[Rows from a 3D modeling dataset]
···

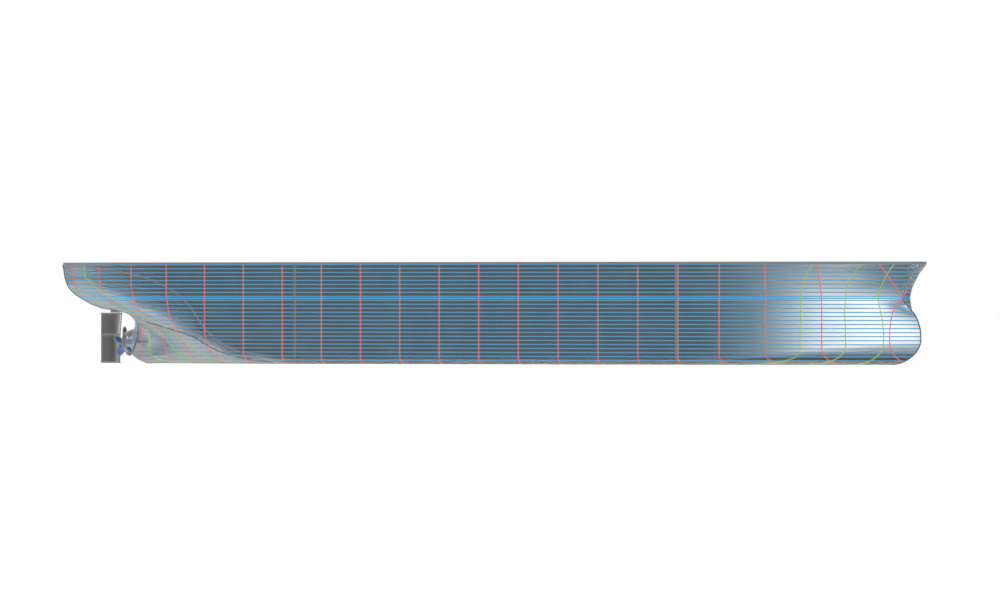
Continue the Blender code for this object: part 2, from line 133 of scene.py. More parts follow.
# Propeller, duct and rudder
BLADES = 5
PITCH_RATIO = 0.75
ROOT_CHORD = 0.10
MIDDLE_CHORD = 0.19
ROOT_THICK = 0.036
TIP_THICK = 0.006
ROOT_SHARE = 0.16       # a blade starts at this share of its radius, inside the hub
PADDLE_SHARE = 0.8      # and from this share it rounds off to its tip
TIP_SHARE = 0.9995
ROOT_RISE = 0.5         # a wide root keeps at least this share of its distance from the shaft
CHORD_LEAN = 1.2        # over 1 the widest part of a blade lies nearer its tip
DUCT_R_AFT = 0.274
DUCT_R_FORE = 0.304
DUCT_Z = 0.545
DUCT_THICK = 0.26       # as a share of the chord
FIN_STATIONS = (0.61, 0.65)
FIN_THICK = 0.014
FIN_ROOT = 0.9          # as a share of the boss's radius
BRACKET_ROOT = 0.95
BRACKET_AFT = 0.53
BRACKET_TOP = 0.82
BOSS_R = 0.11
BOSS_CLEARANCE = 0.004  # round the shaft
BOSS_START = (PROPELLER_X + DUCT_AFT) / 2 + 0.012   # its aft end, inside the duct
BOSS_PROFILE = (        # length from there, radius
    (0.0, BOSS_R - 0.012),
    (0.004, BOSS_R - 0.004),
    (0.014, BOSS_R),
    (0.06, BOSS_R + 0.006),
    (0.14, BOSS_R + 0.028),
    (0.24, BOSS_R + 0.042),
    (0.34, BOSS_R + 0.038),
    (0.46, BOSS_R),
)
RUDDER_THICK = 0.115
TRAIL_HALF = 0.002
LEADING_EDGE = ((0.0, 0.225), (0.6, 0.225), (0.9, 0.255), (1.25, 0.290))   # z, x
FOIL = (0.2969, -0.126, -0.3516, 0.2843, -0.1015)     # coefficients of a standard foil section
FOIL_STEPS = 36
NOSE_POINT = 5          # of foil's points, where the rim down the side of the nose lies
CHAMFER = 0.004         # of the shaft and the stock
HUB_BEVEL = 0.006
CAP_POINT = 0.001       # radius of the hub cap's point
HEADBOX_CORNER = 0.012
HEADBOX_BEVEL = 0.008
HEADBOX_EASE = 0.6      # how much of a corner's length is taken off its width
ROOT_DEPTH = 0.01       # of the headbox and the bracket in the hull
NOSE_RIM = 0.8          # these three as shares of a rim's radius
NOSE_CAP = 0.25
FIN_RIM = 0.7
TUBE_SIDES = 10
SHARP_OVER = 30         # degrees between faces

# Offsets of the run, as half breadths at the stations named in the first line. Each row is one
# waterline: its height, the x where it closes on the centreline, then one half breadth a station.
STATIONS = (-0.47, 0.0, 0.7, 1.4, 2.8, 4.2, 5.6, 7.0)
WATERLINES = (
    (0.000, 0.760, 0, 0, 0, 0.390, 0.750, 1.230, 1.710, 2.240),
    (0.270, 0.720, 0, 0, 0, 0.390, 0.860, 1.420, 1.940, 2.250),
    (0.470, 0.670, 0, 0, 0, 0.390, 0.940, 1.560, 2.110, 2.250),
    (0.670, 0.690, 0, 0, 0, 0.335, 1.010, 1.740, 2.210, 2.250),
    (0.870, 0.775, 0, 0, 0, 0.320, 1.190, 1.910, 2.250, 2.250),
    (1.050, 0.835, 0, 0, 0, 0.380, 1.430, 2.020, 2.250, 2.250),
    (1.200, 0.735, 0, 0, 0, 0.600, 1.670, 2.100, 2.250, 2.250),
    (1.300, 0.400, 0, 0, 0.320, 0.940, 1.790, 2.140, 2.250, 2.250),
    (1.375, -0.100, 0, 0.060, 0.560, 1.140, 1.860, 2.160, 2.250, 2.250),
    (1.425, -0.520, 0.030, 0.200, 0.710, 1.235, 1.900, 2.175, 2.250, 2.250),
    (1.520, -0.800, 0.350, 0.520, 1.000, 1.385, 1.950, 2.190, 2.250, 2.250),
    (1.640, -0.950, 0.640, 0.835, 1.205, 1.565, 2.010, 2.210, 2.250, 2.250),
    (1.780, -1.100, 0.935, 1.110, 1.420, 1.705, 2.050, 2.230, 2.250, 2.250),
    (2.000, -1.300, 1.180, 1.345, 1.590, 1.820, 2.100, 2.230, 2.250, 2.250),
    (2.230, -1.500, 1.275, 1.450, 1.690, 1.875, 2.110, 2.230, 2.250, 2.250),
    (2.500, -1.500, 1.330, 1.480, 1.700, 1.880, 2.110, 2.230, 2.250, 2.250),
)
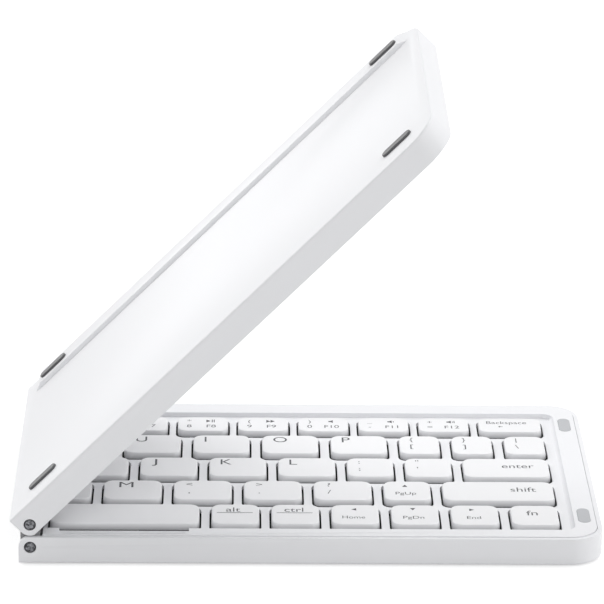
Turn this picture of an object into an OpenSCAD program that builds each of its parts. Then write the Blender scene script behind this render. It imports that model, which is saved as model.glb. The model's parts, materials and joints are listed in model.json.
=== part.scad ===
// A pocket keyboard that folds in two. Two equal trays of keys are joined by a
// spine with a row of pins at each edge, so that they lie face to face when
// closed and side by side when open. It is drawn half open, as it stands.
//
// Each tray is drawn in its own frame: x runs from its hinge end to its tip,
// y from its near face to its far face with 0 in the middle, and z from the
// underside of its case to the rim around its keys. All lengths are in mm.

/* [Trays] */
// Length of one tray from its hinge end to its tip
tray_len = 147; // [130:1:170]
// Depth of a tray from its near face to its far face
tray_depth = 93.4; // [88:0.2:110]
// Thickness of a tray from its underside to its rim
tray_h = 7.2; // [6.6:0.1:9]
// Radius of the two rounded corners at the tip, seen from above
corner_r = 8.5; // [4:0.5:12]
// Rounding of the case's lower edges
edge_r = 0.6; // [0.3:0.1:1]
// Thickness of the case's walls
case_wall = 1.2; // [0.9:0.1:1.8]
// Thickness of the case's floor
floor_t = 1.2; // [0.8:0.1:1.4]
// How far the case's walls end below the rim of the deck frame
wall_drop = 0.2; // [0.05:0.05:0.4]
// Seam between a case wall and the deck frame inside it
seam = 0.15; // [0.05:0.05:0.25]

/* [Deck] */
// Drop from the rim to the deck that the keys stand in
deck_drop = 1.2; // [0.8:0.1:1.6]
// Thickness of the deck between the keys
deck_t = 1; // [0.8:0.1:1.2]
// Width of the rim at the near face
near_rim = 5.9; // [4:0.1:7]
// Width of the rim at the far face
far_rim = 7; // [5:0.1:8]
// Width of the rim at the tip
tip_rim = 6.8; // [6:0.1:8]
// Width of the slope from the tip rim down to the deck
rim_slope = 1; // [0.4:0.1:1.6]
// Radius of the deck's two corners at the tip, seen from above
hollow_corner = 3; // [1:0.2:3.6]
// Length of the thumb scoop in the near rim, in front of the space bar
scoop_len = 32.6; // [20:0.2:40]
// Distance from the hinge end of the tray to the scoop
scoop_start = 10; // [8:0.2:14]
// Radius of the scoop's two near corners, seen from above
scoop_corner = 2.2; // [0.6:0.1:3]
// Strip of rim left in front of the scoop
scoop_lip = 2.1; // [1.8:0.1:3.4]
// Thickness of the skirt that the deck stands on, along the walls
skirt_w = 1.2; // [0.8:0.1:1.6]
// Thickness of that skirt along the hinge trough
trough_skirt = 0.6; // [0.4:0.1:0.8]
// Width of the ledge inside the case that carries the key plate
ledge_w = 1.1; // [0.8:0.1:1.6]

/* [Keys] */
// Gap between the deck's wells along the three nearest rows
rib = 2.05; // [1.6:0.05:2.8]
// Gap between the wells along the row of the brackets
bracket_rib = 2.3; // [1.6:0.05:2.8]
// Gap between the wells along the number row
number_rib = 1.7; // [1.4:0.05:2.6]
// Gap between the wells of one row and the next
row_rib = 2.3; // [2.2:0.1:3]
// Distance from one row of keys to the next
row_pitch = 16; // [14.6:0.1:16.2]
// Width of the sunken step in front of each well
step_w = 1.7; // [1:0.1:2]
// Depth of that step below the deck
step_depth = 0.7; // [0.3:0.05:0.75]
// Distance from the near face to the wells of the lowest row
first_row = 8.6; // [8.2:0.1:9.4]
// Depth of the number row's wells
number_depth = 10.9; // [9:0.1:11.4]
// Distance from the tip to the nearest wells
tip_margin = 10.05; // [8.8:0.05:12]
// Distance from the hinge trough to the nearest wells
hinge_margin = 0.9; // [0.7:0.1:1.4]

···

• _INSTRUCTIONS TO FOLLOW_
Gather up, from the records above, each line where the word "this" appears.

• _RESPONSE TO THE TASK_
Continue the Blender code for this object: part 2, from line 133 of scene.py. More parts follow.
ROOT_SHARE = 0.16       # a blade starts at this share of its radius, inside the hub
PADDLE_SHARE = 0.8      # and from this share it rounds off to its tip
ROOT_RISE = 0.5         # a wide root keeps at least this share of its distance from the shaft
Turn this picture of an object into an OpenSCAD program that builds each of its parts. Then write the Blender scene script behind this render. It imports that model, which is saved as model.glb. The model's parts, materials and joints are listed in model.json.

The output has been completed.